What the task requires:
Extract every line that contains the word "from".

----------

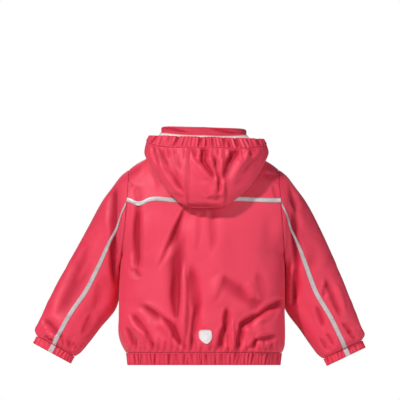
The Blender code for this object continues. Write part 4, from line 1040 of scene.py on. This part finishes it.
# ---- stitching

def above_armpit(line):
    """The stretch of a line, with its normals, above the armpit."""
    return [part[line[0][:, 2] > ARMPIT * MM] for part in line]


def both_sides(lines, off):
    """Two of a cloth's rows or columns, as far from both edges."""
    return [lines(off * MM), lines(-off * MM)]


rows = [casing.row(3.4 * MM)]
for cloth, low, high in ((collar, 3.2, 3.0), (hem, 3.2, 3.0), (cuffs["left"], 2.8, 2.6),
                         (cuffs["right"], 2.8, 2.6)):
    rows += [cloth.row(low * MM), cloth.row(-high * MM)]
stitches("band_stitches", rows, RED_THREAD, "coral_gathered_cloth")
rows = both_sides(hoods["centre"].column, 2.4)
rows += [hoods["left"].column(2.4 * MM), hoods["right"].column(-2.4 * MM)]
rows += [above_armpit(line) for line in (
    *both_sides(back.column, 2.6), *both_sides(yoke.column, 2.6),
    fronts["left"].column(-2.6 * MM), fronts["right"].column(2.6 * MM))]
rows += both_sides(placket.column, 2.6) + both_sides(placket.row, 3.0)
stitches("seam_stitches", rows, RED_THREAD, "coral_coated_cloth")
rows = both_sides(yoke_tape.row, 1.0)
for tape in tapes.values():
    rows += both_sides(tape.column, 1.0)
stitches("tape_stitches", rows, GREY_THREAD, "reflective_tape", 2.6, 0.2)


# ---- floor, light and camera

FLOOR_HALF, FLOOR_HEIGHT = 3.0, -0.447
AIM = (0.0, 0.0, -0.18)     # where every light points
PHOTO_WIDTH = 0.84          # 400 pixels of 2.1 mm
PHOTO_MIDDLE = (-0.0036, -0.0903)       # x and z of the photo's middle


def stage_material():
    """Plain pale floor."""
    look = Look("pale_floor_look")
    tint = look.mixed(look.noise(3.0, 3.0), (0.86, 0.86, 0.86), (0.90, 0.90, 0.90))
    return look.done(Base_Color=tint, Roughness=0.9)


def area_light(name, place, size, power):
    """A round light of a size in metres and a power in watts."""
    data = bpy.data.lights.new(name, "AREA")
    data.shape, data.size, data.energy = "DISK", size, power
    lamp = add_object(name, data, place)
    lamp.rotation_mode = "QUATERNION"
    lamp.rotation_quaternion = (Vector(AIM) - Vector(place)).to_track_quat("-Z", "Y")


corners = np.array([(x * FLOOR_HALF, y * FLOOR_HALF, FLOOR_HEIGHT)
                    for x, y in ((-1, -1), (1, -1), (1, 1), (-1, 1))])
add_mesh("floor", corners, [[0, 1, 2, 3]], stage_material())

area_light("key", (-5.0, -6.4, 6.2), 0.9, 890.0)
area_light("front", (2.6, -8.8, 1.8), 3.0, 130.0)
area_light("fill", (5.0, -3.4, 1.8), 2.0, 62.0)
area_light("rim", (-0.5, 5.0, 2.5), 3.0, 80.0)

# A dim white room that the camera sees as pure white
world = bpy.data.worlds.new("studio")
world.use_nodes = True
tree = world.node_tree
sky, seen = tree.nodes["Background"], tree.nodes.new("ShaderNodeBackground")
for node, strength in ((sky, 0.05), (seen, 1.0)):
    node.inputs["Color"].default_value = (1.0, 1.0, 1.0, 1.0)
    node.inputs["Strength"].default_value = strength
path = tree.nodes.new("ShaderNodeLightPath")
blend = tree.nodes.new("ShaderNodeMixShader")
for n, source in enumerate((path.outputs["Is Camera Ray"], sky.outputs[0], seen.outputs[0])):
    tree.links.new(source, blend.inputs[n])
tree.links.new(blend.outputs[0], tree.nodes["World Output"].inputs["Surface"])
bpy.context.scene.world = world
bpy.context.scene.view_settings.view_transform = "Standard"

view = bpy.data.cameras.new("camera")
view.type = "ORTHO"
view.ortho_scale = PHOTO_WIDTH
view.clip_start, view.clip_end = 0.05, 20.0
camera = add_object("camera", view, (PHOTO_MIDDLE[0], -2.2, PHOTO_MIDDLE[1]))
camera.rotation_euler = (math.pi / 2.0, 0.0, 0.0)
bpy.context.scene.camera = camera
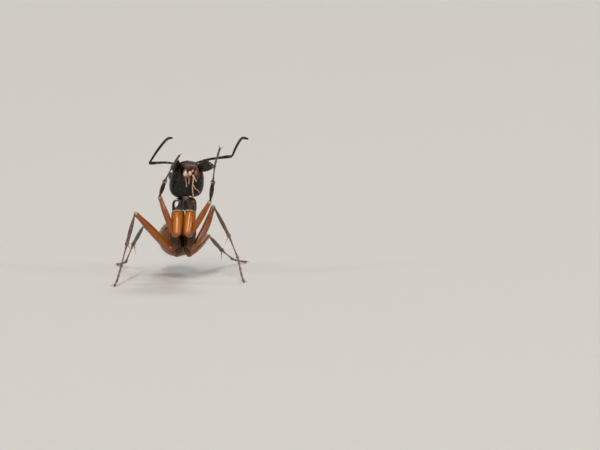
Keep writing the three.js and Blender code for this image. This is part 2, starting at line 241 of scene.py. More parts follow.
def smooth(at, *stations):
    """A value that eases through stations (place, value), level at each one."""
    places, values = np.array(stations, float).T
    at = np.clip(at, places[0], places[-1])
    i = np.clip(np.searchsorted(places, at, side="right") - 1, 0, len(places) - 2)
    t = (at - places[i]) / (places[i + 1] - places[i])
    slopes = np.gradient(values, places)
    slopes[0] = slopes[-1] = 0
    gap = places[i + 1] - places[i]
    return (
        (2 * t**3 - 3 * t**2 + 1) * values[i]
        + (t**3 - 2 * t**2 + t) * gap * slopes[i]
        + (3 * t**2 - 2 * t**3) * values[i + 1]
        + (t**3 - t**2) * gap * slopes[i + 1]
    )


def superellipse(angle, power):
    """cos and sin of an angle, each raised to `power`: under 1 squares a circle's corners."""
    c, s = np.cos(angle), np.sin(angle)
    return np.sign(c) * np.abs(c) ** power, np.sign(s) * np.abs(s) ** power


def pacing(power, tall, wide, stop):
    """Two functions for a superellipse from angle 0 to `stop`: the angle at a share of the way
    along its outline, and the share at an angle."""
    angles = np.linspace(0, stop, 3001)
    c, s = superellipse(angles, power)
    way = np.concatenate([[0], np.cumsum(np.hypot(np.diff(c * tall), np.diff(s * wide)))])
    way /= way[-1]
    return (lambda share: np.interp(share, way, angles)), (
        lambda angle: np.interp(angle, angles, way)
    )


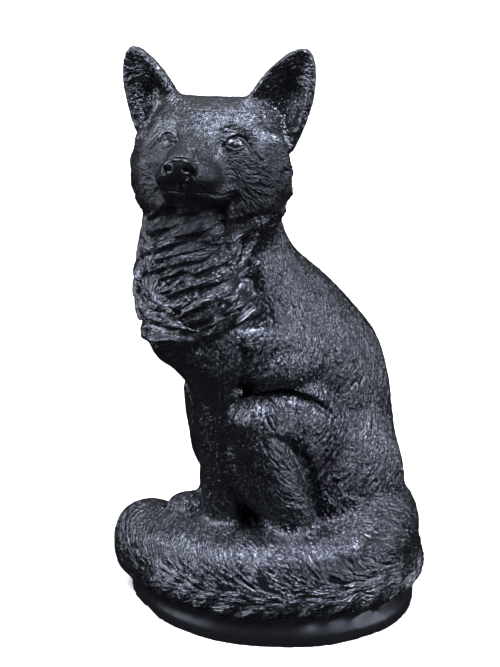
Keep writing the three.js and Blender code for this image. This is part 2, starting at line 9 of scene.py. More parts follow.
import bmesh
import bpy
import numpy as np
from bpy.props import FloatProperty, FloatVectorProperty, IntProperty, PointerProperty
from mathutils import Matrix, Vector


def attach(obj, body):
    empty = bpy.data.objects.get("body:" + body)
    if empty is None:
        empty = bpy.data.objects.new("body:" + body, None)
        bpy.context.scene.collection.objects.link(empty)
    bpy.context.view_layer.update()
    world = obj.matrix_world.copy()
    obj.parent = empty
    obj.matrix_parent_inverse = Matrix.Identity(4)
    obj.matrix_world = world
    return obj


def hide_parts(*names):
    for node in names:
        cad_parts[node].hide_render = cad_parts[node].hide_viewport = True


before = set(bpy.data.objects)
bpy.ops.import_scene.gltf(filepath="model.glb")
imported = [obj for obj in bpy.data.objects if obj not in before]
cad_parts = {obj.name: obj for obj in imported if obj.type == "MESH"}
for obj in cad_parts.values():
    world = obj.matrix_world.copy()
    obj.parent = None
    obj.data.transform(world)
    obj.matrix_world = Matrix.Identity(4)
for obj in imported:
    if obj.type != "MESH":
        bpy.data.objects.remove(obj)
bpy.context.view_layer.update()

bl_info = {
    "name": "Fox statue",
    "version": (1, 0, 0),
    "blender": (4, 5, 0),
    "location": "View3D > Sidebar > Fox statue",
    "description": "Carves, parts and paints a cast sitting fox",
    "category": "Object",
}

NODE = "fox_statue"

# The photograph's frame and the camera fitted to it, from the point on the ground under the fox
IMAGE_WIDTH = 500
FOCAL_PIXELS = 1319
SENSOR = 36.0
CAMERA_TURN = math.radians(65)
CAMERA_PITCH = math.radians(14.38)
CAMERA_BACK = 1.1
CAMERA_SIDE = -0.0154
CAMERA_HEIGHT = 0.52

# Light: how high the sky turns bright (sine of the height), and soft fields (turn, height, spread, strength)
# with the cosine inside which a field is at its full strength
LIGHT_COLOUR = (0.92, 0.95, 1.0, 1)
SKY_RISE = (0.20, 0.75)
SOFT_FIELDS = ((15, 56, 16, 62.0), (-80, 68, 17, 43.0), (50, 14, 26, 12.0), (-108, 20, 26, 16.0))
FIELD_CORE = 0.996

# Head, as in the solid: between the eyes, its turn to the left and its upward tilt
EYES_MIDDLE = np.array((0.020, -0.068, 0.408))
HEAD_TURN = math.radians(45)
HEAD_TILT = math.radians(11)

# Tail, as in the solid: centre line and half width, from the rump to the tip. Its fur parts at a height that
# falls towards the tip, and fans out from there, by degrees up (and more at the tip) and down.
TAIL_LINE = (
    (-0.010, 0.092, 0.078, 0.030), (0.038, 0.090, 0.068, 0.037), (0.070, 0.064, 0.058, 0.038),
    (0.081, 0.027, 0.052, 0.038), (0.074, -0.018, 0.050, 0.037), (0.058, -0.046, 0.049, 0.037),
    (0.028, -0.068, 0.049, 0.037), (-0.004, -0.081, 0.049, 0.037), (-0.054, -0.090, 0.046, 0.034),
)
TAIL_PARTING = 0.046
TAIL_PARTING_FALL = 0.006
TAIL_FAN_HEIGHT = 0.016
TAIL_FAN_UP = (48, 24)
TAIL_FAN_DOWN = 36

# Where the regions of the cast begin and are whole: heights, half widths of the tail, degrees round the neck,
# and the foreleg's box
BASE_TOP = 0.018
BASE_EDGE = (BASE_TOP + 0.004, BASE_TOP + 0.009)
TAIL_EDGE = (1.12, 1.3)
HEAD_EDGE = (0.345, 0.360)
HEAD_SLOPE = 0.15
EAR_EDGE = (0.040, 0.048)
EAR_WAY = (0.6, 0.8)
RUFF_LOW = (0.237, 0.252)
RUFF_LOW_TURN = (-20, 15)
RUFF_LOW_EDGE = 0.007
RUFF_TOP = (0.344, 0.354)
RUFF_RIGHT = (-122, -110)
RUFF_LEFT = (66, 80)
FORELEG_BEFORE = -0.02
FORELEG_HALF = 0.045
FORELEG_HEIGHTS = (0.06, 0.205)
BASE_LIP_LOW = (0.009, 0.014)
BASE_LIP_TOP = (0.022, 0.030)
UNDERSIDE_EDGE = (0.003, 0.010)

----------

Answer to the task:
The Blender code for this object continues. Write part 4, from line 1040 of scene.py on. This part finishes it.
    """Two of a cloth's rows or columns, as far from both edges."""
    """Two functions for a superellipse from angle 0 to `stop`: the angle at a share of the way
from bpy.props import FloatProperty, FloatVectorProperty, IntProperty, PointerProperty
from mathutils import Matrix, Vector
# The photograph's frame and the camera fitted to it, from the point on the ground under the fox
# Tail, as in the solid: centre line and half width, from the rump to the tip. Its fur parts at a height that
# falls towards the tip, and fans out from there, by degrees up (and more at the tip) and down.